On le sait, malgré l'utilité des forts pendant la bataille de la Marne de 1914, l'état-major français s'est résolu pour diverses raisons à abandonner le système Seré de Rivière au profit de l'offensive à outrance. Il considère en 1915 que ces forts sont devenus des « pièges à obus » et privilégie le renforcement des fortifications de campagne. Il valide le retrait des canons pour les utiliser en d'autres lieux. A l'inverse, si les Allemands possèdent une artillerie massive, ils ne parviendront pas pour autant à réduire la résistance de ceux que l'on surnommera «les Poilus».
Ce surnom affectueux occupe une place majeure dans notre mémoire collective. Il symbolise le calvaire enduré, la défense coûte que coûte, la survie de la patrie, la bravoure, l'obstination, l’héroïsme, le tragique, l'enfer, l'irrationnel, la résistance.

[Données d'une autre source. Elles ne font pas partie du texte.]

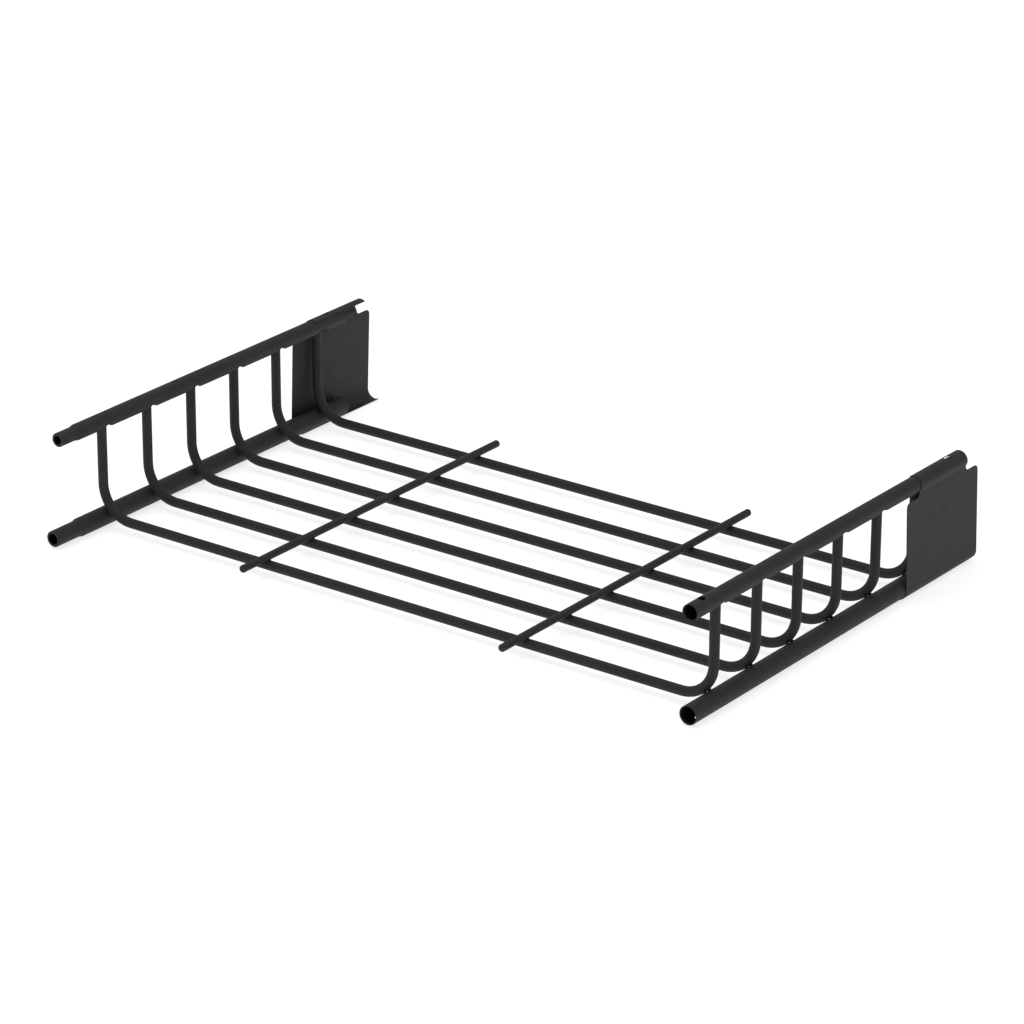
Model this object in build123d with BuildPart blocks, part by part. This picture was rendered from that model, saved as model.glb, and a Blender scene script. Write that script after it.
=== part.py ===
from build123d import *
import os
from math import acos, cos, degrees, radians, sin

# Add-on section of a steel roof cargo basket. Six bent bars make the floor and the side
# uprights, two stringers tie the floor, four tube rails run along the sides, and a
# sheet plate hooks over both rails of each side where the next section joins on.
# X is across the vehicle, +Y runs along the rails towards the side plates, +Z is up.
# The origin is the bottom centre of the whole section. Millimetres throughout.

# ---------------------------------------------------------------- driving dimensions
bar_pitch = 85.5            # spacing of the bent bars along the rails
bar_count = 6
bar_radius = 6.25
bar_wall = 1.2
upright_x = 458.3           # bar uprights and rails share this distance from the middle
bend_radius = 43.9          # the bend passes inside the lower rail and touches it
touch_angle = 45.0          # where round the bend that is, in degrees
seat_bite = 0.4             # extra length of an upright, cut back to the pressed seat

stringer_radius = 4.8
stringer_x = 194.7
stringer_bite = 0.2         # how far the pressed weld sinks a stringer into the floor bars
stringer_overhang = 50.0    # past the first bar
stringer_far_overhang = 42.3
stringer_nose = 2.2         # rounding of the cut ends

top_rail_radius = 10.5
lower_rail_radius = 11.95
rail_wall = 1.7
top_rail_rise = 126.3       # top rail axis above the axis of the floor bars
lower_rail_drop = 0.5       # lower rail axis below the axis of the floor bars
socket_overhang = 51.0      # plain end of a rail past its nearest bar
shoulder_overhang = 48.1    # full diameter stops here at the swaged end
swage_taper = 6.2           # length of the cone down to the spigot
spigot_slack = 0.15         # radial gap of a spigot in the next section's socket
spigot_wall = 1.9           # the swaging thickens the wall
spigot_nose = 0.9           # chamfer of the spigot's tip
spigot_lip = 1.4            # how far the rolled-in tip narrows the spigot's bore
spigot_lip_depth = 2.5
socket_ream = 0.45          # the plain end is bored out by this much of its radius
top_socket_depth = 32.0
lower_socket_depth = 46.0
top_spigot_overhang = 81.7
lower_spigot_overhang = 96.2
bolt_hole_radius = 4.6
bolt_hole_inset = 22.0      # from the plain end of a rail

saddle_radius = 21.2        # pressed seat under the top rail at each upright
saddle_depth = 7.25

# The two side plates are one part, turned half a turn to suit either side. Distances
# along a plate start at the end where its rolled tab has a slanted edge.
plate_sheet = 0.9
plate_length = 162.2
plate_far = 557.7           # far end of the right plate, along Y from the first bar
plate_stagger = 7.2         # the left plate stops this much short of the right one
plate_lean = 1.8            # degrees, foot outwards
plate_gap = 0.1             # slip clearance between the sheet and both rails
roll_wrap = 127.0           # degrees from straight outwards, over the top rail
curl_wrap = 120.0           # degrees from straight outwards, under the lower rail
joggle_radius = 3.5         # reverse bend between the roll and the wall
plate_corner = 7.0
notch_fillet = 6.5
plate_hole_radius = 5.0
plate_hole_along = 104.6
tab_start = 27.0
tab_slant = 2.3             # how far the slanted edge draws in by the crest of the roll
tab_end = 134.0
notch_drop = 13.4           # cut edge of the wall below the top rail's axis

weld_leg = 2.6              # size of the fillet welds
weld_offset = 4.5           # beads lie this far to each side of a bar's middle
seat_weld_leg = 1.3
seat_weld_depth = 2.4
seat_weld_height = 4.0
seat_weld_taper = 18.0      # degrees
stringer_weld_radius = 3.6
stringer_weld_depth = 2.6

cut_clear = 1.0             # how far a cutter runs past the faces that it opens

# ---------------------------------------------------------------- derived places
roll_radius = top_rail_radius + plate_gap
curl_radius = lower_rail_radius + plate_gap
floor_z = curl_radius + plate_sheet + lower_rail_drop
top_rail_z = floor_z + top_rail_rise
lower_rail_z = floor_z - lower_rail_drop
first_bar_y = -(plate_far - lower_spigot_overhang) / 2
bar_run = (bar_count - 1) * bar_pitch
middle_bar_y = first_bar_y + bar_run / 2
bar_ys = [first_bar_y + i * bar_pitch for i in range(bar_count)]
stringer_z = floor_z + bar_radius + stringer_radius - stringer_bite
saddle_crown = top_rail_radius - saddle_depth

SIDES = {"left": -1, "right": 1}
# The swaged end of the left rails points to -Y and that of the right rails to +Y.
RAIL_HEADING = {"left": 1, "right": -1}
# Middle of each side plate.
PLATE_Y = {
    "left": first_bar_y + plate_far - plate_stagger - plate_length / 2,
    "right": first_bar_y + plate_far - plate_length / 2,
}

os.makedirs("parts", exist_ok=True)


def save(part, name):
    part.label = name
    export_step(part, f"parts/{name}.step")


# ---------------------------------------------------------------- rails
def turned(x, z, heading, outline):
    """Solid of revolution about a rail's axis; outline is (distance along, radius)."""
    with BuildPart() as body:
        with BuildSketch(Plane(origin=(x, middle_bar_y, z), x_dir=(0, heading, 0), z_dir=(1, 0, 0))):
            with BuildLine():
                Polyline([(outline[0][0], 0)] + outline + [(outline[-1][0], 0)], close=True)
            make_face()
        revolve(axis=Axis((x, middle_bar_y, z), (0, 1, 0)))
    return body.part


def saddles(x, radius):
    """The row of presser noses that dish the top rail from below, one under each upright."""
    centre_z = top_rail_z - saddle_crown - saddle_radius
    with BuildPart() as noses:
        for y in bar_ys:
            with BuildSketch(Plane.YZ.offset(x - 2 * top_rail_radius)):
                with Locations((y, centre_z)):
                    Circle(radius)
            extrude(amount=4 * top_rail_radius)
    return noses.part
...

A ses côtés, des mots, des noms, des chiffres, des lieux activent notre mémoire :
Des noms de lieux : Douaumont tombé en peu d'heures gardé seulement par quelques territoriaux, la côte 304 et le Mort-Homme (« bataille dans la bataille »), le fort de Vaux défendu jusqu'à l'extrême par le commandant Raynal et sa garnison, Froideterre, le bois des Caures traversé par la ligne de front sur laquelle le lieutenant-colonel Driant trouve la mort avec plus de 1.100 chasseurs, Fleury pris et repris une dizaine de fois en quelques jours. Bien sûr, la Voie Sacrée avec 2.000 tonnes de munitions et presque autant de vivres par jour, ses 6.000 véhicules par vingt-quatre heures et ses milliers d'hommes et de blessés acheminés vers leur destin. On pourrait ajouter la voie étroite du train local le « petit meusien » qui rendra des services appréciés.

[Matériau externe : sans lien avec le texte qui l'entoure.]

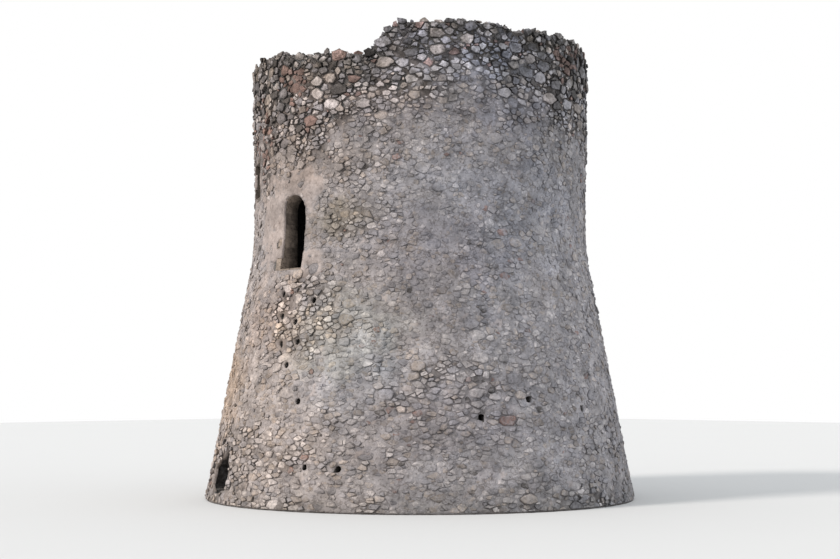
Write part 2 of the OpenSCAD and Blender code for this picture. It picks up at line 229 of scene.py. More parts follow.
class FacingSettings(bpy.types.PropertyGroup):
    large: length("Large stones", "Half the height of a large stone", 0.086)
    middling: length("Middling stones", "Half the height of a middling stone", 0.050)
    small: length("Small stones", "Half the height of a small stone", 0.032)
    chips: length("Chips", "Half the height of the chips that pin the joints", 0.020)
    crown_growth: number("Crown growth", "How much larger the stones are near the crown", 1.15)
    stretch: number("Stretch", "Length of a stone for its height", 1.65)
    closeness: number("Closeness", "Least distance between two stones for the sum of their radii", 0.84)
    joint: length("Joint", "Width of a joint in the pointed wall", 0.008)
    open_joint: length("Open joint", "Width of a joint in the rough rubble", 0.015)
    relief: length("Relief", "How far stones stand out of the core in the pointed wall", 0.022)
    open_relief: length("Open relief", "How far stones stand out of the core in the rough rubble", 0.046)
    uneven: length("Uneven", "Difference in relief from stone to stone", 0.026)
    cleft: number("Cleft", "Height of a stone's broken face for its size", 0.12)
    lean: number("Lean", "How far the stones' faces lean out of the wall's", 0.22)
    seed: seed("Seed of the stones' places", 7)


class RenderSettings(bpy.types.PropertyGroup):
    step: length("Step", "Size of the render's mesh", 0.060)
    cover: length("Cover", "Thickness of the render over the core", 0.009)
    rough: length("Roughness", "Height of the render's unevenness", 0.013)
    shell: length("Shell", "Thickness of the render's mesh", 0.04)


class CrownSettings(bpy.types.PropertyGroup):
    spacing: length("Spacing", "Least distance between loose stones", 0.100)
    stone: length("Stone", "Radius of a loose stone", 0.090)
    seed: seed("Seed of the loose stones", 3)


class MasonryColours(bpy.types.PropertyGroup):
    pale: colour("Pale stone", "Pale limestone", 0.44, 0.42, 0.41)
    grey: colour("Grey stone", "Weathered grey limestone", 0.295, 0.29, 0.30)
    buff: colour("Buff stone", "Warm sandstone", 0.36, 0.325, 0.295)
    red: colour("Red stone", "Reddish stone and brick", 0.31, 0.225, 0.20)
    dark: colour("Dark stone", "Stone black with lichen", 0.12, 0.113, 0.108)
    render: colour("Lime render", "Worn lime render", 0.325, 0.315, 0.318)
    soil: colour("Core", "Earthy mortar deep in the open joints", 0.10, 0.090, 0.083)
    smooth: colour("Smooth render", "Sound render by the doorway", 0.43, 0.39, 0.37)
    dressed: colour("Dressed stone", "Soft dressed sandstone at the openings", 0.37, 0.295, 0.24)
    plaster: colour("Plaster", "Lime plaster inside", 0.20, 0.17, 0.145)
    paving: colour("Paving", "Stone flags", 0.30, 0.265, 0.23)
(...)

Des noms d'hommes : le lieutenant-colonel Driant et son cri d'alarme sur la faiblesse et les imperfections du système de défense ; le général Pétain et son célèbre « courage, on les aura ! » ; le sous-lieutenant pilote Jean Navarre dit « la sentinelle de Verdun » et ses douze victoires officielles ; tant d'autres encore connus (des poètes, des musiciens, des écrivains) ou inconnus pour la majorité. On peut relever sans plaisanter quelques noms d'animaux comme le célèbre pigeon-soldat « Le Vaillant » titulaire d'une citation à l'ordre de l'armée qui apporte sous son aile le dernier message du commandant Raynal. Sa mémoire est entretenue au régiment de transmissions de Suresnes.
Des mots nouveaux qui prennent place dans le vocabulaire : les armes chimiques, les lance-flammes pour neutraliser les soldats dans les trous d'obus, les aérostats, les obus à gaz, l’ypérite, le phosgène, l'avion, le « tourniquet » ou rotation des troupes avec les deux-tiers de l'armée française qui passent à Verdun (73 divisions sur 95 dont certaines à plusieurs reprises).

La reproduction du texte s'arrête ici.